▶ **Information shown**:
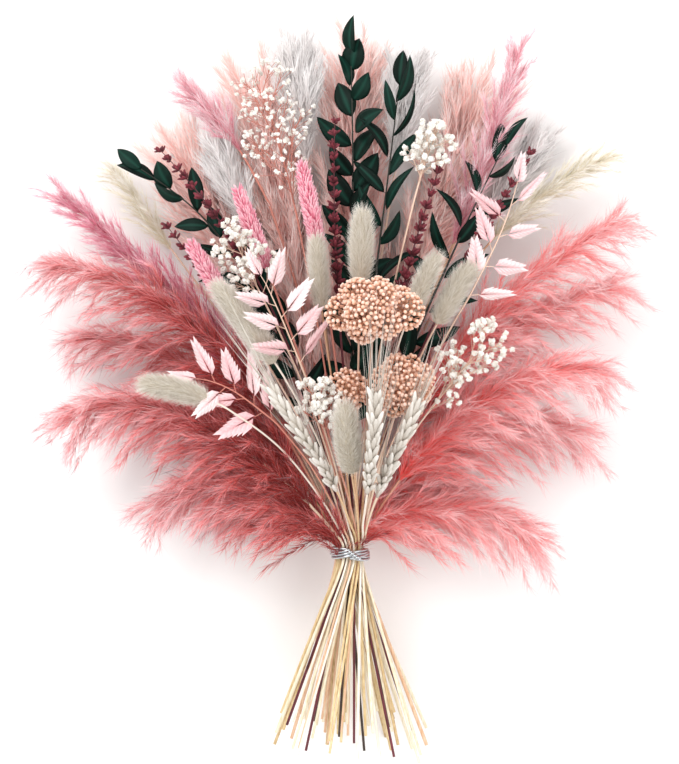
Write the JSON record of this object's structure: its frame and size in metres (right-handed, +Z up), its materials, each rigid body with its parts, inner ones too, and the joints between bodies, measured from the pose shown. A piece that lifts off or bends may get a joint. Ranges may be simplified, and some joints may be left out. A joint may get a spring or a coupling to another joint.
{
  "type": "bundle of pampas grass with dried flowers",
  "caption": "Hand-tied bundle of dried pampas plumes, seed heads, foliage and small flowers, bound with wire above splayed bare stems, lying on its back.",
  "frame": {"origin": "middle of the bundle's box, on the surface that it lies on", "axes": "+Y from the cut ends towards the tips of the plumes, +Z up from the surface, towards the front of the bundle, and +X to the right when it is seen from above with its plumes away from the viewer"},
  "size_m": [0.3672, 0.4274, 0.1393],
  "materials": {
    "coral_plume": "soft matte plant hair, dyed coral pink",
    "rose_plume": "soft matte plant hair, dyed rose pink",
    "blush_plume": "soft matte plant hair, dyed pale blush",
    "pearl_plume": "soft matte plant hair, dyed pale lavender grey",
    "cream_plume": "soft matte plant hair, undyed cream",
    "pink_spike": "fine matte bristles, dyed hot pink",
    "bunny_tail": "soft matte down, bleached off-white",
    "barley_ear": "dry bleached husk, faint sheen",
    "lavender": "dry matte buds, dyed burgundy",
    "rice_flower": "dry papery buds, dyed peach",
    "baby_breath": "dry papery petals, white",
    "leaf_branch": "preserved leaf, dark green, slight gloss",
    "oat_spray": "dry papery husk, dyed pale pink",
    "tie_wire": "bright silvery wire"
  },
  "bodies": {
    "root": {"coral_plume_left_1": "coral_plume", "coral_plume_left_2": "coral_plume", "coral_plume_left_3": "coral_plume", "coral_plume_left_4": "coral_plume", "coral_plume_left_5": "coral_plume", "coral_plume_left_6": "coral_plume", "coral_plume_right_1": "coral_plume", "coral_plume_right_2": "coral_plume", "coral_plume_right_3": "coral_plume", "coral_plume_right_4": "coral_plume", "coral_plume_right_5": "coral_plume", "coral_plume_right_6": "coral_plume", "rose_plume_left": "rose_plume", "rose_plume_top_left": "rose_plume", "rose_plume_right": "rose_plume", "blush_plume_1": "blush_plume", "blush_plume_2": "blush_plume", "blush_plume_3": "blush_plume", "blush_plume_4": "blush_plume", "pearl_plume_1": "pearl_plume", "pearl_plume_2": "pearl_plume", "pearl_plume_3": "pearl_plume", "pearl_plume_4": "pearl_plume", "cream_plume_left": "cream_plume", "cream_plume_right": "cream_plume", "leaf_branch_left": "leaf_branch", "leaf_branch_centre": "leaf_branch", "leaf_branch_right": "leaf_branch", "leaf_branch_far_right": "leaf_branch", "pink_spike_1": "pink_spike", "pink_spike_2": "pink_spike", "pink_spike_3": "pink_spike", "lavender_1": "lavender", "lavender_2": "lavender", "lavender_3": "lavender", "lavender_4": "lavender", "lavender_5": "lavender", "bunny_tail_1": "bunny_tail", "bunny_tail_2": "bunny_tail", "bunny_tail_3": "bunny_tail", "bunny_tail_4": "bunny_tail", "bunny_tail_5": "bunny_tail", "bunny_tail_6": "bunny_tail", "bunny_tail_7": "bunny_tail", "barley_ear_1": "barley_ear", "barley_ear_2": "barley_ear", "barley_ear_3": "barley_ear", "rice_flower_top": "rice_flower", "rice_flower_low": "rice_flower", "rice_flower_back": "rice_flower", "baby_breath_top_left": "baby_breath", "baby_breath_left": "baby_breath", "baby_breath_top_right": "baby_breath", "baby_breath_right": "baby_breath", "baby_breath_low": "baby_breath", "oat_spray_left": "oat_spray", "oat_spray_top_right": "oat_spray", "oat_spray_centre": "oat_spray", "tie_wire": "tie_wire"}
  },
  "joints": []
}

▶ **Problem**: Write the material out again word for word.

▶ **Written answer**:
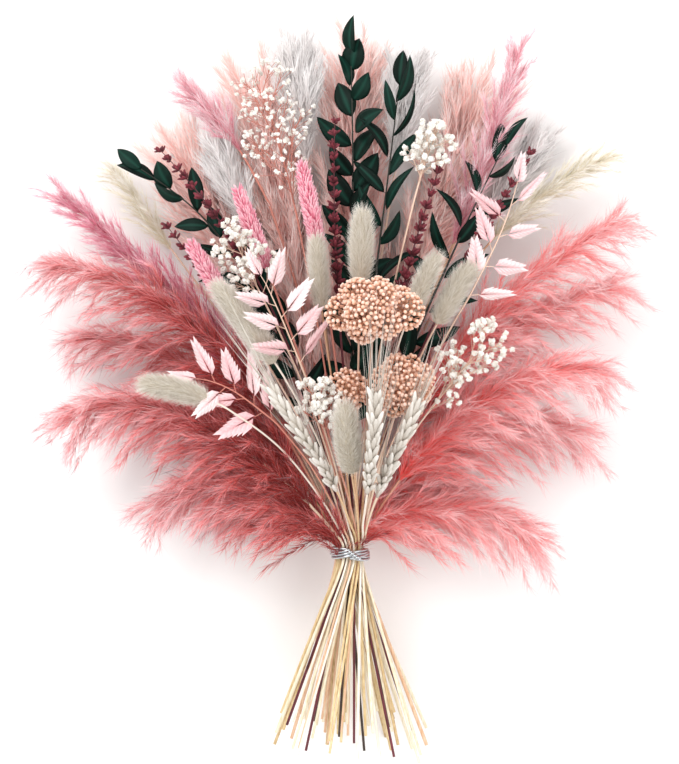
Write the JSON record of this object's structure: its frame and size in metres (right-handed, +Z up), its materials, each rigid body with its parts, inner ones too, and the joints between bodies, measured from the pose shown. A piece that lifts off or bends may get a joint. Ranges may be simplified, and some joints may be left out. A joint may get a spring or a coupling to another joint.
{
  "type": "bundle of pampas grass with dried flowers",
  "caption": "Hand-tied bundle of dried pampas plumes, seed heads, foliage and small flowers, bound with wire above splayed bare stems, lying on its back.",
  "frame": {"origin": "middle of the bundle's box, on the surface that it lies on", "axes": "+Y from the cut ends towards the tips of the plumes, +Z up from the surface, towards the front of the bundle, and +X to the right when it is seen from above with its plumes away from the viewer"},
  "size_m": [0.3672, 0.4274, 0.1393],
  "materials": {
    "coral_plume": "soft matte plant hair, dyed coral pink",
    "rose_plume": "soft matte plant hair, dyed rose pink",
    "blush_plume": "soft matte plant hair, dyed pale blush",
    "pearl_plume": "soft matte plant hair, dyed pale lavender grey",
    "cream_plume": "soft matte plant hair, undyed cream",
    "pink_spike": "fine matte bristles, dyed hot pink",
    "bunny_tail": "soft matte down, bleached off-white",
    "barley_ear": "dry bleached husk, faint sheen",
    "lavender": "dry matte buds, dyed burgundy",
    "rice_flower": "dry papery buds, dyed peach",
    "baby_breath": "dry papery petals, white",
    "leaf_branch": "preserved leaf, dark green, slight gloss",
    "oat_spray": "dry papery husk, dyed pale pink",
    "tie_wire": "bright silvery wire"
  },
  "bodies": {
    "root": {"coral_plume_left_1": "coral_plume", "coral_plume_left_2": "coral_plume", "coral_plume_left_3": "coral_plume", "coral_plume_left_4": "coral_plume", "coral_plume_left_5": "coral_plume", "coral_plume_left_6": "coral_plume", "coral_plume_right_1": "coral_plume", "coral_plume_right_2": "coral_plume", "coral_plume_right_3": "coral_plume", "coral_plume_right_4": "coral_plume", "coral_plume_right_5": "coral_plume", "coral_plume_right_6": "coral_plume", "rose_plume_left": "rose_plume", "rose_plume_top_left": "rose_plume", "rose_plume_right": "rose_plume", "blush_plume_1": "blush_plume", "blush_plume_2": "blush_plume", "blush_plume_3": "blush_plume", "blush_plume_4": "blush_plume", "pearl_plume_1": "pearl_plume", "pearl_plume_2": "pearl_plume", "pearl_plume_3": "pearl_plume", "pearl_plume_4": "pearl_plume", "cream_plume_left": "cream_plume", "cream_plume_right": "cream_plume", "leaf_branch_left": "leaf_branch", "leaf_branch_centre": "leaf_branch", "leaf_branch_right": "leaf_branch", "leaf_branch_far_right": "leaf_branch", "pink_spike_1": "pink_spike", "pink_spike_2": "pink_spike", "pink_spike_3": "pink_spike", "lavender_1": "lavender", "lavender_2": "lavender", "lavender_3": "lavender", "lavender_4": "lavender", "lavender_5": "lavender", "bunny_tail_1": "bunny_tail", "bunny_tail_2": "bunny_tail", "bunny_tail_3": "bunny_tail", "bunny_tail_4": "bunny_tail", "bunny_tail_5": "bunny_tail", "bunny_tail_6": "bunny_tail", "bunny_tail_7": "bunny_tail", "barley_ear_1": "barley_ear", "barley_ear_2": "barley_ear", "barley_ear_3": "barley_ear", "rice_flower_top": "rice_flower", "rice_flower_low": "rice_flower", "rice_flower_back": "rice_flower", "baby_breath_top_left": "baby_breath", "baby_breath_left": "baby_breath", "baby_breath_top_right": "baby_breath", "baby_breath_right": "baby_breath", "baby_breath_low": "baby_breath", "oat_spray_left": "oat_spray", "oat_spray_top_right": "oat_spray", "oat_spray_centre": "oat_spray", "tie_wire": "tie_wire"}
  },
  "joints": []
}